Despite the strong re-affirmation of sacramental grace in Reformed theology over the last few decades, there is a curious feature in the history of Reformed theology when it comes to the use of the expression “to confer grace.” Among the 16th- and 17th-century Reformed theologians, the sacraments are overwhelmingly affirmed as genuine instruments of the Holy Spirit, and the claim is consistently maintained that there is a real exhibition of Jesus Christ through the sacramental union, and yet the Reformed have generally not approved of saying that the sacraments “confer grace.” Why is this?
Let us first briefly look at some of the unusual occurrences in question. In the Mutual Consent of the Churches of Zurich and Geneva as to the Sacraments, chapter seventeen is titled “The Sacraments Do Not Confer Grace.” In it, John Calvin (the principal author) writes “by this doctrine is overthrown that fiction of the sophists which teaches that the sacraments confer grace on all who do not interpose the obstacle of mortal sin.”[1] He goes on to say that the grace of God “is by no means so annexed to them that whoso receives the sign also gains possession of the thing.” The section concludes, “For the signs are administered alike to reprobate and elect, but the reality reaches the latter only.” The sacraments do not “confer grace,” because some who receive the sign do not receive the thing signified.

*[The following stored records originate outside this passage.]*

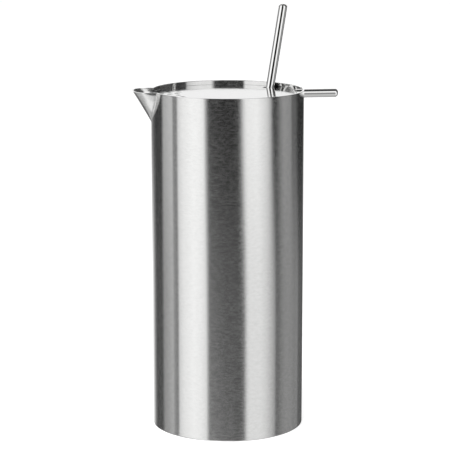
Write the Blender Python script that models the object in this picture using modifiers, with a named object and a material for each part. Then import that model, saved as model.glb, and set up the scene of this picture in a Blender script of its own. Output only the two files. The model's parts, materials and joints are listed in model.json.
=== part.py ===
"""Martini pitcher with a strainer lid and a leaning stirrer, in metres, +Z up.

The origin is the middle of the underside, the spout points along -X and the lid's handle along +X.
"""

import math

import bmesh
import bpy
from mathutils import Matrix, Vector

COLLECTION_NAME = "martini_pitcher"

# Clearances shared by all pieces
SEAT_GAP = 0.0003
CUT_OVERRUN = 0.004
WELD_DISTANCE = 0.00001
SHARP_ANGLE = math.radians(32)

# Pitcher wall: a plain brushed tube
BODY_DIAMETER = 0.085
BODY_HEIGHT = 0.190
BODY_WALL = 0.001
RIM_ROUNDING = 0.00022
FOOT_ROUNDING = 0.0005
BODY_SIDES = 128

# Base disc, let into the foot of the wall
BASE_THICKNESS = 0.0012
BASE_ROUNDING = 0.0003

# Spout: a scoop that grows out of the wall below the rim, a blunt U in plan
SPOUT_REACH = 0.0107
SPOUT_DEPTH = 0.0174
SPOUT_HALF_WIDTH = 0.0124
SPOUT_WALL = 0.001
SPOUT_BLUNTNESS = 2.7
SPOUT_ROWS = 18
SPOUT_ARC_STEPS = 24
SPOUT_LAST_ROW_SHARE = 0.985

# Strainer plate, which drops inside the rim
PLATE_THICKNESS = 0.001
PLATE_DROP = 0.0025
PLATE_PLAY = 0.0004
PLATE_ROUNDING = 0.0002
STRAINER_HOLE_DIAMETER = 0.003
STRAINER_ROW_PITCH = 0.0042
STRAINER_HOLE_PITCH = 0.0069
STRAINER_EDGE_MARGIN = 0.0048
STRAINER_ROW_COUNTS = (4, 5, 4)
HOLE_SIDES = 24

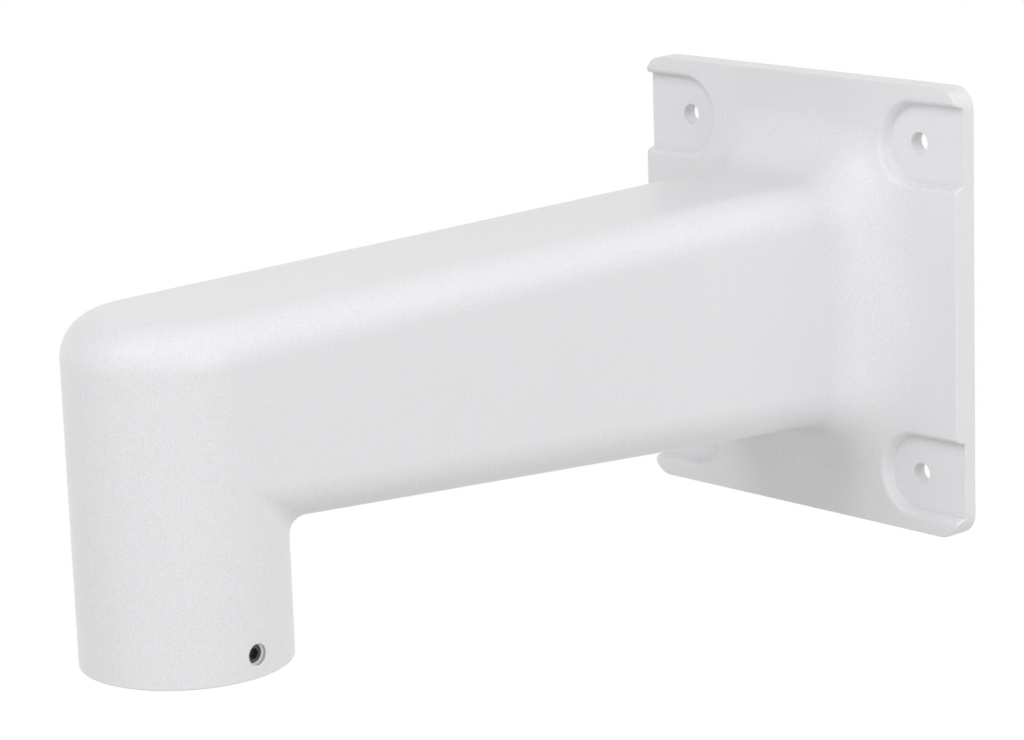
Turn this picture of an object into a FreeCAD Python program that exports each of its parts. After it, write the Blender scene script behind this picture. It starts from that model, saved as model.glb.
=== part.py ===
import FreeCAD, Part
import math
import os

# Cast wall bracket for a pendant camera, in millimetres.
# The origin is the middle of the plate's back face, which lies on the wall at y = 0.
# +Z is up, the arm reaches out along -Y and the hollow neck opens downwards.

V = FreeCAD.Vector

# Wall plate
plate_width = 133.0
plate_height = 141.5
plate_thickness = 8.5
plate_corner_radius = 7.0
plate_edge_round = 0.5

# Wall bolts, each in a recess that runs out through the side edge of the plate: how far apart
# they sit across the plate, and how far in from its top and bottom edges
bolt_spacing_x = 98.0
bolt_from_plate_end = 18.25
bolt_hole_diameter = 6.6
recess_depth = 3.5
recess_end_radius = 12.0
recess_wall_lean = 0.3
recess_rim_round = 1.7

# Relief cast into the back of the plate
back_relief_depth = 3.0
back_rim_width = 6.0
back_collar_width = 6.0
back_pad_margin = 2.5
back_rib_width = 4.0
back_corner_round = 2.0

# Arm: heights of its top and bottom edges at the wall and at the neck's axis
arm_top_at_wall = 40.3
arm_top_at_neck = 37.1
arm_bottom_at_wall = -40.4
arm_bottom_at_neck = -21.9
arm_top_round = 12.5
arm_bottom_round = 13.0
arm_plate_fillet = 20.0
wall_thickness = 4.0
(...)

Peter Martyr Vermigli, writing to Bullinger, is also critical of the use of the phrase “confer grace” when speaking of the sacraments. He states, “many people, including those who were otherwise not unlearned or evil, maintained that grace is conferred, as they say, through the sacraments.” Of them he concludes, “but when it comes to their arguments, there are not which have not been refuted, and that very easily.”[2] Here we see some true diversity in sacramental language, among those “otherwise not unlearned or evil.” Yet Vermigli and Bullinger seem to be of one mind against them.
A Calvinistic View of Sacramental Efficacy
There is no real debate that John Calvin, along with the great majority of Reformed theologians, had a high view of the sacraments as a means of grace. For his part, Calvin could say, “Ever since Christ cleansed us with the washing of his blood, and imparted this cleansing through baptism, it would be unfitting to befoul ourselves with new pollutions.”[3] The Genevan Catechism even says:
I understand it to be a figure, but still so that the reality is annexed to it; for God does not disappoint us when he promises us his gifts. Accordingly, it is certain that both pardon of sins and newness of life are offered to us in baptism, and received by us.[4]

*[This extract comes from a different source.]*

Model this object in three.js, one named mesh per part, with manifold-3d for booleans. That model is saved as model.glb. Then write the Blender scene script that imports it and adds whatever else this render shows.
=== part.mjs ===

This notion of offering and imparting is held together through the technical sense in which Calvin used the term “exhibit.” Elsewhere he explains, “When Paul says that we are washed by baptism, his meaning is, that God employs it for declaring to us that we are washed, and at the same time performs what it represents. If the truth – or, which is the same thing, the exhibition of the truth – were not connected with baptism, it would be improper to say that baptism is the washing of the soul.”[5]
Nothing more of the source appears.